Similar episodes and tensions have unsettled colleges including Arizona State; the University of California, Los Angeles; the University of Mississippi; and Dartmouth.
[...]
“I think there is no question that [the ban on affirmative action] has made it much more challenging for us,” Martha E. Pollack, the university provost and executive vice president for academic affairs, said of the affirmative action vote. “It was difficult to be the kind of community that we wanted to be even when we could use affirmative action.”
Alex Ngo, 21, who is majoring in communications, rejected the notion of colorblindness. “When I hear people say, 'We're all people, we're all human, I don't see color,' to me that means, 'I don't see you, you don't exist,' ” he said. Mr. Ngo, who is Chinese and gay, said he had been subjected to racist and homophobic epithets.
This sort of discrimination is not just limited to Mississippi and Michigan. In Fisher v. University of Texas, supporters of affirmative action filed briefs with the Supreme Court detailing persistent racial tension on campus, an underappreciated and underreported fact of the very current and ongoing need for equal opportunity programs. In her amicus brief, Harvard Law professor Lani Guinier noted that there were specific instances of “overt racial hostility” on the Texas campus, including numerous instances of vandalism to a statute of Dr. Martin Luther King, Jr. As Guinier explained to the Court in the Fisher case:
[E]ven today there are parts of the UT campus, including the West Mall, where black students rarely venture due to an overwhelming sense that they are “not welcome” and should keep out. Recurrent racially-tinged incidents reinforce the students' feelings of unease. Vandals defaced a statue of Dr. Martin Luther King Jr. in January of 2003 and again in September of 2004. The campus, embroiled in racial turmoil, required an intervention by UT's President ... Racial and ethnic tensions persist nevertheless.

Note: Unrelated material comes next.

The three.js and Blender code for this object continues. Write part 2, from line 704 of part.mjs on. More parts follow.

When right-wing media report on affirmative action, they don't bother to mention these real human consequences of their advocacy.

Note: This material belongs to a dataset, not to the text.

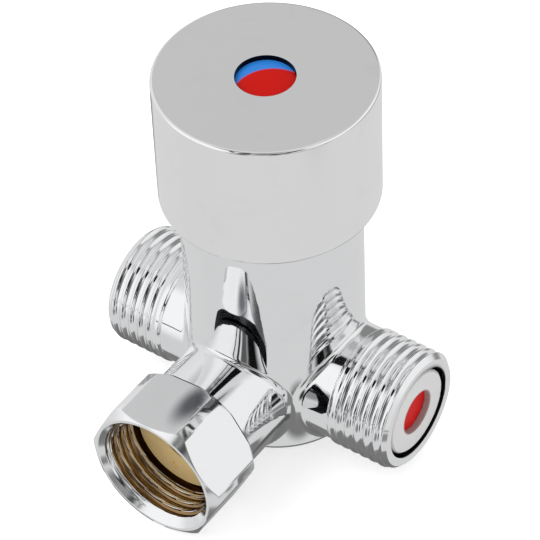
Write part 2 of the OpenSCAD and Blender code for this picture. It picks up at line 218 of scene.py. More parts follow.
def even_normals(piece: Piece, sharp_deg: float = 40.0, weight: int = 100) -> None:
    """Keeps flats flat beside small rounded edges, and edges above an angle crisp.

    Args:
        piece: the object.
        sharp_deg: edges that turn by more than this stay sharp.
        weight: how far large faces win over small ones.
    """
    piece.data.set_sharp_from_angle(angle=math.radians(sharp_deg))
    weighted = piece.modifiers.new("weighted", "WEIGHTED_NORMAL")
    weighted.keep_sharp = True
    weighted.weight = weight
    apply_modifiers(piece)


def vertex_array(mesh: bpy.types.Mesh) -> Array:
    """Vertex positions of a mesh in millimetres, one row each."""
    flat = np.empty(len(mesh.vertices) * 3)
    mesh.vertices.foreach_get("co", flat)
    return flat.reshape(-1, 3) / MM


def set_vertices(mesh: bpy.types.Mesh, points: Array) -> None:
    """Moves the vertices of a mesh to positions in millimetres."""
    mesh.vertices.foreach_set("co", (points * MM).ravel())
    mesh.update()


def shade_with(piece: Piece, normals: Array, chosen: Array) -> None:
    """Gives the chosen faces exact normals and leaves the others as they are.

    Args:
        piece: the object.
        normals: the exact outward normal at each vertex.
        chosen: for each vertex, whether its normal is exact.
    """
    mesh = piece.data
    corners = np.empty(len(mesh.loops) * 3, np.float32)
    mesh.corner_normals.foreach_get("vector", corners)
    corners = corners.reshape(-1, 3)
    vertex_of = np.empty(len(mesh.loops), np.int32)
    mesh.loops.foreach_get("vertex_index", vertex_of)
    sizes = np.empty(len(mesh.polygons), np.int32)
    mesh.polygons.foreach_get("loop_total", sizes)
    face_of = np.repeat(np.arange(len(sizes)), sizes)
    off = np.zeros(len(sizes))
    np.add.at(off, face_of, ~chosen[vertex_of])
    inside = off[face_of] == 0
    corners[inside] = normals[vertex_of[inside]]
    mesh.normals_split_custom_set(corners.tolist())


# ------------------------------------------------------------------------ distance fields


def capped_bar(points: Array, axis: int, radius: float, ends: tuple[float, float],
               edge: float) -> Array:
    """Signed distance to a round bar whose end edges are rounded.

    Args:
        points: positions, one row each.
        axis: 0, 1 or 2 for a bar along X, Y or Z.
        radius: radius of the bar.
        ends: coordinates of its ends.
        edge: radius of the rounded edges.

    Returns:
        Distance of each point, negative inside.
    """
    across = np.delete(points, axis, axis=1)
    side = np.hypot(across[:, 0], across[:, 1]) - radius + edge
    half = (ends[1] - ends[0]) / 2
    end = np.abs(points[:, axis] - (ends[0] + ends[1]) / 2) - half + edge
    outside = np.hypot(np.maximum(side, 0), np.maximum(end, 0))
    return outside + np.minimum(np.maximum(side, end), 0) - edge


def filleted(a: Array, b: Array, radius: float) -> Array:
    """Joins two distance fields with a hollow fillet where they meet."""
    near_a, near_b = np.maximum(radius - a, 0), np.maximum(radius - b, 0)
    return np.maximum(radius, np.minimum(a, b)) - np.hypot(near_a, near_b)


def gradient(distance: Distance, points: Array, step: float = 1e-3) -> Array:
    """Unit gradient of a distance field by central differences.

    Args:
        distance: the field.
        points: positions, one row each.
        step: half the width of a difference.

    Returns:
        One unit vector for each point.
    """
    slopes = np.empty_like(points)
    for axis in range(3):
        shift = np.zeros(3)
        shift[axis] = step
        slopes[:, axis] = distance(points + shift) - distance(points - shift)
    length = np.linalg.norm(slopes, axis=1, keepdims=True)
    return slopes / np.maximum(length, 1e-12)


def settle(distance: Distance, points: Array, rounds: int = 6) -> Array:
    """Moves points onto the surface of a distance field.

    Args:
        distance: the field.
        points: positions, one row each.
        rounds: Newton steps.

    Returns:
        The moved points.
    """
    for _ in range(rounds):
        points = points - gradient(distance, points) * distance(points)[:, None]
    return points


# ------------------------------------------------------------------------------- finishes

ACROSS_X = (0.0, 1.0, 1.0)
ACROSS_Y = (1.0, 0.0, 1.0)
ACROSS_Z = (1.0, 1.0, 0.0)
NEAR_BLACK = (0.012, 0.012, 0.014)
SEAM = 0.04
GRAIN_SPAN = (0.3, 0.7)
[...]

The Supreme Court will issue its decision in the Michigan affirmative action by June -- hopefully Fox will take that opportunity to improve its coverage of the lack of racial diversity on campus, if for no other reason than to provide accurate information to the public about the consequences of rolling back decades of civil rights law. When journalists don't care about explaining the reasons and mechanisms of affirmative action, it enables the universities to fail in their responsibilities as well.
Methodology
Media Matters searched transcripts in Nexis for all-day programming on CNN and evening programming on Fox and MSNBC as well as raw video in Snapstream for all-day programming on all three networks for all mentions of “James Meredith,” “Ole Miss,” “University of Mississippi” and “noose” from February 16, 2014 to February 27, 2014. Media Matters was unable to find any mention of those terms in Fox News' on-air transcripts, although the network did run Associated Press stories about the incident on its website. Media Matters found two mentions of the incident in MSNBC's transcripts on February 22, 2014. Media Matters counted 20 mentions of the vandalism on CNN since February 16, 2014.